The 3rd ACR in TAL'AFAR: Challenges and Adaptations

Abstract : The Third Armored Cavalry Regiment (3d ACR) is a self-contained, mobile reconnaissance force made up of Bradley fighting vehicles, Abrams tanks, Humvees, its own helicopters, and some 5,200 troops. Bristling with hi-tech weapons systems, its prototypical mission in conventional settings is to serve as a higher commander's eyes and ears by crossing the line of demarcation in search of enemy armor. Its full range of weaponry makes it perfectly capable of defending itself, or even of wiping out enemy armored units. The 3d ACR has spent the better part of the last 4 years deployed as part of Operation Iraqi Freedom (OIF). In OIF the shooting war with the Iraqi Army was over before the 3d ACR made its way into Iraq in late April 2003, and, taking on the subsequent insurgency, called for tactics that would take them out of their customary fighting mode.
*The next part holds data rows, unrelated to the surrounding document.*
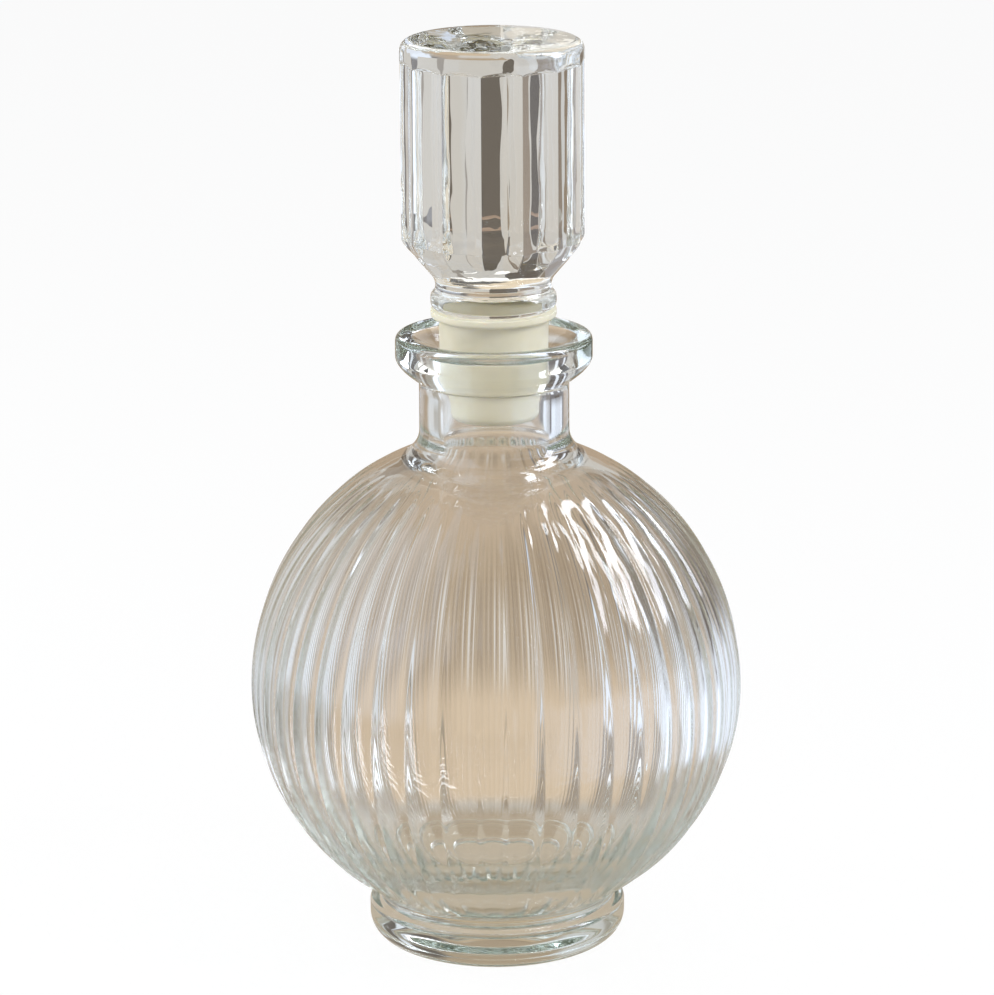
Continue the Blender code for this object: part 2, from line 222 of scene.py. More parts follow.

# Soft patches of painted light and shade on the room, one over another: the bright ones paint the glass's
# highlights and light, the dark ones paint its shade. Each has the direction of its middle and its half
# sizes, both as (around, up), and the width of its soft edge, all in degrees, and then its colour. Around is
# 0 straight behind the carafe, 90 at the right and 180 at the camera's side.
PAINTED_LIGHT_PATCHES = [
    ((0, 0), (181, 91), 0, (0.52, 0.48, 0.42)),         # the whole room
    ((180, 10), (60, 50), 40, (0.95, 0.86, 0.72)),      # lit wall at the camera's side
    ((0, 85), (181, 30), 20, (1.05, 0.88, 0.66)),       # warm ceiling
    ((-101, 32), (39, 39), 6, (1.35, 1.50, 1.70)),      # painted light of a window at the left
    ((104, 38), (46, 36), 8, (0.16, 0.15, 0.145)),      # dark wall at the right
    ((105, -12), (46, 12), 6, (1.20, 1.32, 1.54)),      # painted light low at the right, standing for a pale cloth
    ((62, 56), (7, 9), 4, (12.0, 12.8, 14.0)),          # three panes of the bright window at the right, painted light for the highlights
    ((76, 43), (8, 10), 4, (14.0, 14.8, 16.0)),
    ((88, 28), (7, 10), 4, (10.0, 10.6, 12.0)),
    ((-40, -34), (26, 14), 8, (0.32, 0.26, 0.19)),      # dark table at both sides, each with a painted pool of light
    ((40, -34), (26, 14), 8, (0.28, 0.22, 0.16)),
    ((-44, -30), (6, 8), 4, (1.40, 1.47, 1.58)),
    ((46, -28), (6, 8), 4, (1.10, 1.13, 1.18)),
    ((-31, 16), (11, 26), 6, (0.70, 0.70, 0.69)),       # grey and brown wall behind, at the left
    ((-50, 8), (8, 30), 6, (0.42, 0.39, 0.34)),
    ((0, 0), (20, 34), 10, (0.48, 0.37, 0.265)),        # wooden wall straight behind
    ((46, 12), (28, 22), 6, (0.14, 0.12, 0.11)),        # dark wall behind, right, with two bright slits
    ((34, 23), (3, 15), 2, (0.95, 1.00, 1.10)),
    ((56, 21), (4, 15), 2, (0.95, 1.00, 1.10)),
    ((0, -15), (16, 7), 6, (0.43, 0.33, 0.225)),        # far table: brown, with a darker and a greyer spot
    ((-4, -14), (4, 5), 5, (0.32, 0.24, 0.165)),
    ((9, -15), (3, 4), 4, (0.66, 0.63, 0.59)),
    ((42, -14), (18, 9), 3, (0.86, 0.93, 1.05)),        # far table: pale at both sides
    ((-40, -15), (14, 7), 5, (0.70, 0.73, 0.76)),
    ((0, -30), (20, 13), 8, (0.63, 0.49, 0.34)),        # lit wood in the middle of the table
    ((0, -80), (181, 22), 14, (0.55, 0.47, 0.36)),      # table around the foot
    ((0, -60), (26, 12), 8, (0.42, 0.33, 0.23)),        # darker wood just behind the foot
]

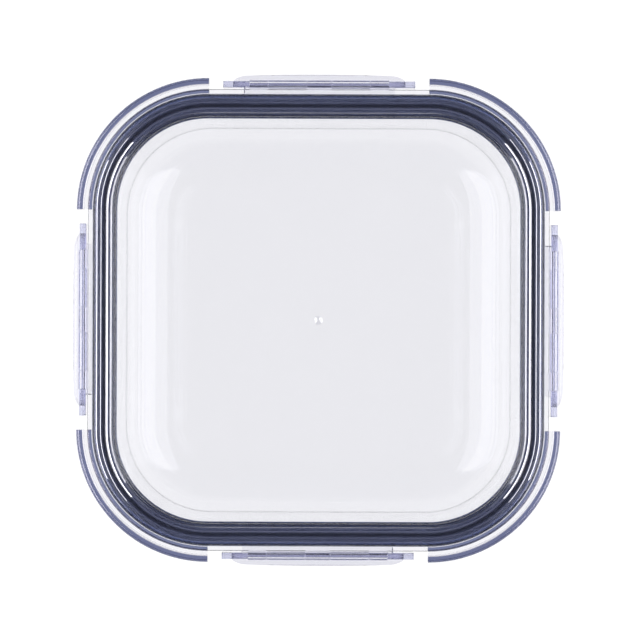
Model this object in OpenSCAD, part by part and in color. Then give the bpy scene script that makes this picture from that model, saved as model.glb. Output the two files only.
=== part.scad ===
// Square glass food container with a clear four-clip lid.
// Every outline is a square with rounded corners about the same four corner centres, so each
// section is drawn once as [distance from the middle, height] and swept round the container.

/* [Overall] */
// Width of the lid across its corner flanges
overall_w = 160; // [150:1:190]
// Corner radius of the flanges, seen from above
corner_r = 43.6; // [42:0.2:46]
// Height of the glass rim above the table
base_h = 61; // [50:1:90]

/* [Glass] */
// Thickness of the glass wall
glass_t = 3.2; // [2.8:0.1:3.6]
// Thickness of the glass floor, over the foot
floor_t = 4; // [3.5:0.1:5]
// Slope of the wall from upright, in degrees
draft = 4.5; // [3:0.5:6]
// Radius of the round at the foot of the wall, inside
bowl_r = 10; // [8:1:12]
// Radius of the wide round that leads from it down to the floor
floor_r = 30; // [24:1:36]
// Height of the hollow under the floor, inside the foot
foot_h = 0.6; // [0.4:0.1:0.8]
// Distance that the catch bead stands out from the rim
bead_out = 2.1; // [1.8:0.1:2.2]

/* [Lid] */
// Width of the corner flanges, outside the raised rim
flange_w = 5.65; // [5.4:0.05:6]
// Width of the raised rim, which is the channel that holds the seal
rim_w = 7.4; // [7:0.05:8]
// Thickness of the channel's two walls
wall_t = 1.2; // [1:0.1:1.4]
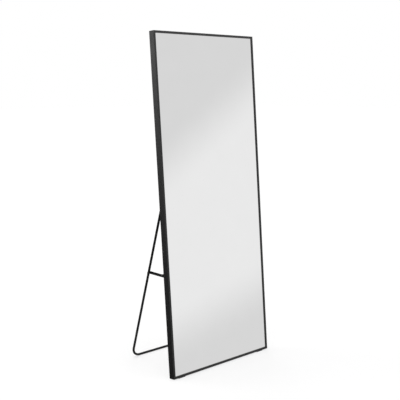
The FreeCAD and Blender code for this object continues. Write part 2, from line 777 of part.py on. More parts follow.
LEG_JOINT_PLACE = FreeCAD.Placement(leg_joint, STAND.Rotation)
elbow = stay_anchor + stay_line * (front_link_length / stay_line.Length)
ELBOW_PLACE = FreeCAD.Placement(elbow, FreeCAD.Rotation(AXIS_X, stay_slope))
rear_link_inner = f"({rear_link_face} + link_thickness)"
front_link_inner = f"({front_link_face} + link_thickness)"
stay_ear_inner = f"({stay_ear_face} + bracket_thickness)"


def heads(outer_face, inner_face, outer_head, inner_head):
    """The two ends of a rivet between two faces, each with its head's outer face or None."""
    low = f"({outer_face} - rivet_head_height)" if outer_head else None
    high = f"({inner_face} + rivet_head_height)" if inner_head else None
    return (outer_face, low), (inner_face, high)


stay_rivets, leg_rivets, leg_spacers = [], [], []
for side, name in SIDES:
    front = link(f"{name}_front_link", side, front_link_face, front_link_length, stay_anchor, stay_slope)
    drill_link(front, front_link_length)
    rear = link(f"{name}_rear_link", side, rear_link_face, rear_link_length, leg_joint,
                stay_slope + 2 * QUARTER_TURN)
    stop_nose(rear, side, rear_link_length)
    drill_link(rear, rear_link_length)
    radii = ("rivet_radius", "rivet_head_radius")
    stay_rivets.append(headed_pin(f"{name}_stay_rivet", ANCHOR_PLACE, side, *radii,
                                  *heads(f"({front_link_face} - side_gap)", stay_ear_inner, True, True)))
    leg_rivets.append(headed_pin(f"{name}_leg_rivet", LEG_JOINT_PLACE, side, *radii,
                                 *heads(tube_outer_face, f"({rear_link_inner} + side_gap)", True, True)))
    leg_spacers.append(ring(f"{name}_leg_spacer", LEG_JOINT_PLACE, side, tube_face, "link_spacer",
                            "spacer_radius", "rivet_radius + seat_clearance"))
    headed_pin(f"{name}_elbow_rivet_rear", ELBOW_PLACE, side, *radii,
               *heads(rear_link_face, f"({front_link_face} - side_gap)", True, False), member=False)
    ring(f"{name}_elbow_spacer", ELBOW_PLACE, side, rear_link_inner, "(link_gap - 2 * side_gap)",
         "spacer_radius", "rivet_radius + seat_clearance", member=False)
    headed_pin(f"{name}_elbow_rivet_front", ELBOW_PLACE, side, *radii,
               *heads(front_link_face, front_link_inner, False, True), member=False)
group("stay_rivets", stay_rivets)
group("leg_rivets", leg_rivets)
group("leg_spacers", leg_spacers)

# ---------------------------------------------------------------- check and write
doc.recompute()
for thing in doc.Objects:
    if "Invalid" in thing.State or "Error" in thing.State:
        raise RuntimeError(f"{thing.Label} failed: {thing.State}")
for part in SUBPARTS:
    shape = part.Shape
    if shape.isNull() or not shape.isValid() or not shape.Solids:
        raise RuntimeError(f"{part.Label} has no sound solid")

os.makedirs("parts", exist_ok=True)
for part in SUBPARTS:
    part.Shape.exportStep(f"parts/{part.Label}.step")
    print(part.Label, len(part.Shape.Solids), round(part.Shape.Volume, 1))
print("leg length", round(leg_length, 2), "leg angle", round(leg_angle, 2))
print("links", round(front_link_length, 2), round(rear_link_length, 2), "slope", round(stay_slope, 2))
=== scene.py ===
"""Finishes and fine pieces of a leaning floor mirror, built around its packed construction.

The file follows the mirror as it is put together. Lengths are metres in the construction's own
frame: +X to the viewer's right, +Y to the rear, +Z up, with the floor at zero.
"""
import json
import math

import bmesh
import bpy
import numpy as np
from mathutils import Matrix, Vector


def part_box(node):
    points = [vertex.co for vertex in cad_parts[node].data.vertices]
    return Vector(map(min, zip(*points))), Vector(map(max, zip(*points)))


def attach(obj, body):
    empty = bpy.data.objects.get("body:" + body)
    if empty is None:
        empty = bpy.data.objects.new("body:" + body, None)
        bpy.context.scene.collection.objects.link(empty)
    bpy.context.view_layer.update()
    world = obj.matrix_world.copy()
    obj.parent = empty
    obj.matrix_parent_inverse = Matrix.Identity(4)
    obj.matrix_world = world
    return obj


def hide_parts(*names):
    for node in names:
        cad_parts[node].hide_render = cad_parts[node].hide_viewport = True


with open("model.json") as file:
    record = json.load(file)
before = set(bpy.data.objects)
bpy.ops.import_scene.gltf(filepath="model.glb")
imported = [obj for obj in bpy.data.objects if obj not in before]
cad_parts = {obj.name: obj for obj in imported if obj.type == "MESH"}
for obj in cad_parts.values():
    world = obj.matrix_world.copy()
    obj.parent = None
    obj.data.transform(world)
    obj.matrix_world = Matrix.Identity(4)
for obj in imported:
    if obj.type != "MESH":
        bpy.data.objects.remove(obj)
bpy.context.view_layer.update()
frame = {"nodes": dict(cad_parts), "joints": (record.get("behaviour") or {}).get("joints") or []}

# ---------------------------------------------------------------- the mitred frame
# Four lengths of one hollow extruded aluminium section, sawn at 45 degrees, drilled, and powder
# coated satin black. The saw's and the die's edges are eased to a small radius, which is what
# catches the light along the frame.
MM = 0.001
frame_edge = 0.35 * MM
edge_steps = 3
same_point = 0.002 * MM
same_plane = math.radians(0.5)
sharpest_facet = math.radians(35)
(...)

As armored scouts, they trained and expected to fight from inside their tanks and Bradleys where their mindset and "unofficial motto is death before dismount." The counterinsurgency mode, to the contrary, called for them to leave their armored vehicles and move about as foot soldiers. Adjustment to these changes was rather uneven - some units in the Regiment handled it well, while others did not. The 10 months between the first and second deployments provided the new commander of the 3d ACR an opportunity to retrain and, in a sense, retool, for these altered contingencies on the ground in Iraq. In its second deployment, the 3d ACR was the central force in Operation Restore Rights, a mission to retake Tal Afar, a city in northwestern Iraq that had fallen under the control of insurgents. How the 3d ACR accomplished this mission has been touted as one of the success stories of the war in Iraq. In this paper, we draw on information from interviews and focus groups we conducted with 3d ACR soldiers to explore the conduct and implications of the Tal Afar campaign.